Pulling back the curtain shows that Zombress – who is essentially a god – is fundamentally unable to relate to others outside of basic empathy. She has little patience, grows irritated with squabbles, and looks at other people like they’re little squawking aliens. And why wouldn’t she? She’s a woman who has lived entire lifetimes hounded by governments and individuals, admired for powers that forcefully rewrite the bonds holding the universe together, and carrying the equivalent of a psychic time bomb with her wherever she goes. Such an ability is so incredibly powerful that the mere act of controlling it is draining, physically and mentally. Here, Zombress is the pinnacle of introversion.
Ultimately, just as Dr. Manhattan from Watchmen withdraws from his humanity, Zombress, too, has withdrawn. She is still more attached to the events around her and capable of emotions, but it takes a lot of work for people in general to relate to one another. Add an almost crippling power to it, and then it becomes safer and saner to just stay away. In effect, her surliness is a result of what empathy she has with people rather than misanthropy.
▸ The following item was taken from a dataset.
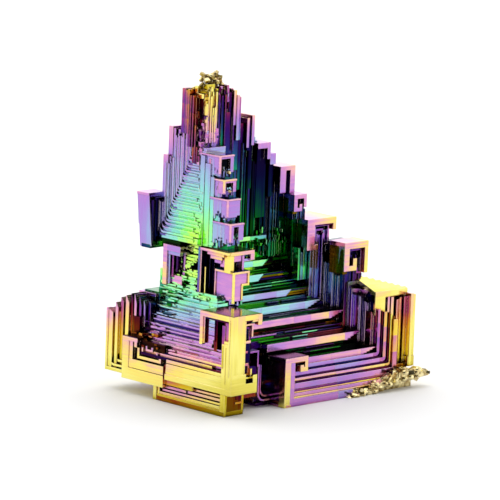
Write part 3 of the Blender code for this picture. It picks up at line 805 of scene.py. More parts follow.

The idea of juxtaposing these personalities is to undercut the genre’s consistent attempt to make heroes and villains the same people when they’re fighting as to when they’re arguing about who ate the last of the sushi. Zombress’s performative personality is built from academic observation, something an intellectual would create after watching television, movies, and “real life” super hero combat. Her actual personality – curmudgeony, annoyed, etc. – is kept hidden and used as a means to keep others away. She’s godlike yet vulnerable, immortal yet human.
It could be that I’m having a mild panic attack over nothing. It could be that I’m drawing attention to inspirations that most people never would have made on their own. I worry a lot. It’s kind of one of my key features. And you know what? I don’t even know why I’m bothering. I can talk all day about my academic deconstruction of a genre in a fictional setting. People will see what they want to see. And what we came here to see were tits and explosions.
Well, I have 50% of that covered, anyway.